−篩(ふるい)を読む

 小一ヶ月前にシリーズ「ものと人間の文化史」のNo125=粉(こな)を読んだ。そのおり、次は「釣針」と決めたが、動物の骨を起源とする釣針の進化論に音を上げた。思案の末に三輪茂雄氏の、粉関連の三部作(粉、臼、篩)の篩を借りてきた。
 篩は本来、臼でひいたあとの「粉と実」を分別する道具。どこの家庭にもありふれていた。最近では、日常生活で「粉と実」をわざわざ分ける必要はない。分けたものを買ってくればすむから、篩のない家庭も珍しくはない。あっても用途は限定的だ。

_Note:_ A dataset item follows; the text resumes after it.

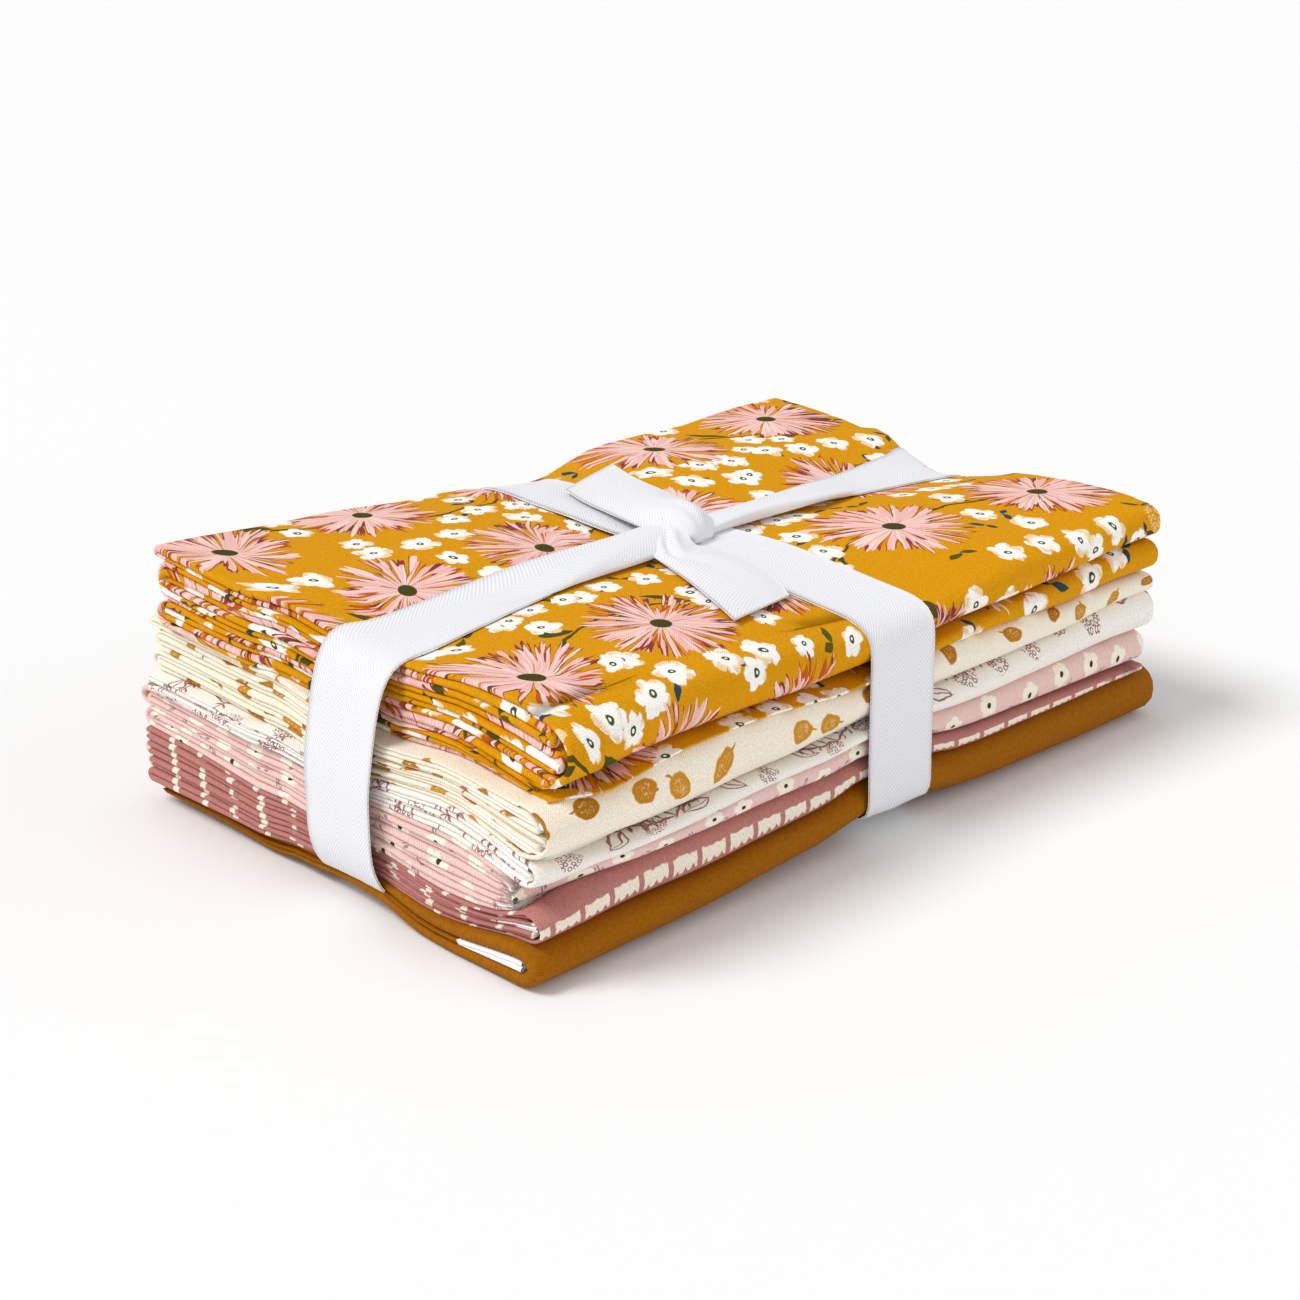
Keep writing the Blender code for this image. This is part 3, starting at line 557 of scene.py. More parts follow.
def folded_cut(cut_index):
    """One cut: a strip of plies, folded at its left tip and laid back and forth."""
    cut = CUTS[cut_index]
    stations = strip_stations(cut.order)
    beside_start, along_start = (apart * cut_index for apart in MAP_APART)
    points, faces, maps, ends = [], [], [], []
    for ply in range(cut.nested):
        rows = ply_rows(cut_index, stations, ply)
        count, across = rows.shape[:2]
        along = arc_lengths(np.swapaxes(rows, 0, 1))
        if cut_index == LOWER_WRAP_CUT:
            along = 0.5 * (along + along[::-1]).T
        else:
            steps = np.diff(along, axis=1, prepend=0)
            along = np.cumsum(np.median(np.maximum(steps, steps[::-1]), axis=0))
            if cut_index == DASHED_CUT:
                along = rows_on_folds(stations, along + along_start) - along_start
            along = np.broadcast_to(along[:, None], (count, across))
        beside = np.broadcast_to(np.median(arc_lengths(rows), axis=0), along.shape)
        faces.append(grid_faces(sum(len(p) for p in points), count, across))
        points.append(rows.reshape(-1, 3))
        grid = np.stack([beside + beside_start + PLY_MAP_APART * ply, along + along_start], -1)
        maps.append(grid.reshape(-1, 2))
        ends.append(np.minimum(along, along[-1] - along).ravel())
    made = make_mesh(cut.name + "_cloth", points, faces, maps, {"free_end": np.concatenate(ends)})
    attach(made, "root")
    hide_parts(cut.name)
    return made


# The ribbon: its cloth, then Y of its edges and folds by X on top of the stack, with how far each stands off
TAPE_THICK = 0.5
TAPE_LIE = 0.5
TAPE_WIDTH = 24
LANES = 13
TAPE_STEP = 2.5
BAND_MAP_APART = 900
CORE_MAP = (12, 4000)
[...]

 ところが、我々の周辺に篩にまつわる言葉は少なくない。「篩い分ける、篩い落とす、篩に掛ける」などなど。
 語源の篩(ふるい)に馴染みがうすい世代が、たえず「篩に掛けられ」、「篩い分け」られ「篩い落とされ」る現実は、さぞや不本意だろう。

 この本は最後のほうが「砂時計」にあてられている。砂を「篩に掛け」て「粒揃い」にしないと精度はおろか、機能停止に陥る。
 サウナなどで3〜5分計を見かける。上下を逆さにすると砂が流れ出す。見つめているだけで優雅に時が流れ、うっすらと汗ばむ。この間に、161万個(5分計)の砂粒が中央部のくびれ(蜂の腰)を通過する。
 「万が一」と言うが161万粒の中で一粒、少し大きいのが混じると砂時計は停止してしまう。「優雅の中断」である。蜂の腰の穴の径に見合った適度な砂粒を161万個封印し、それを安価に提供する技術に驚く。人類史と寄り添うように発展した「篩」に敬意を表したい。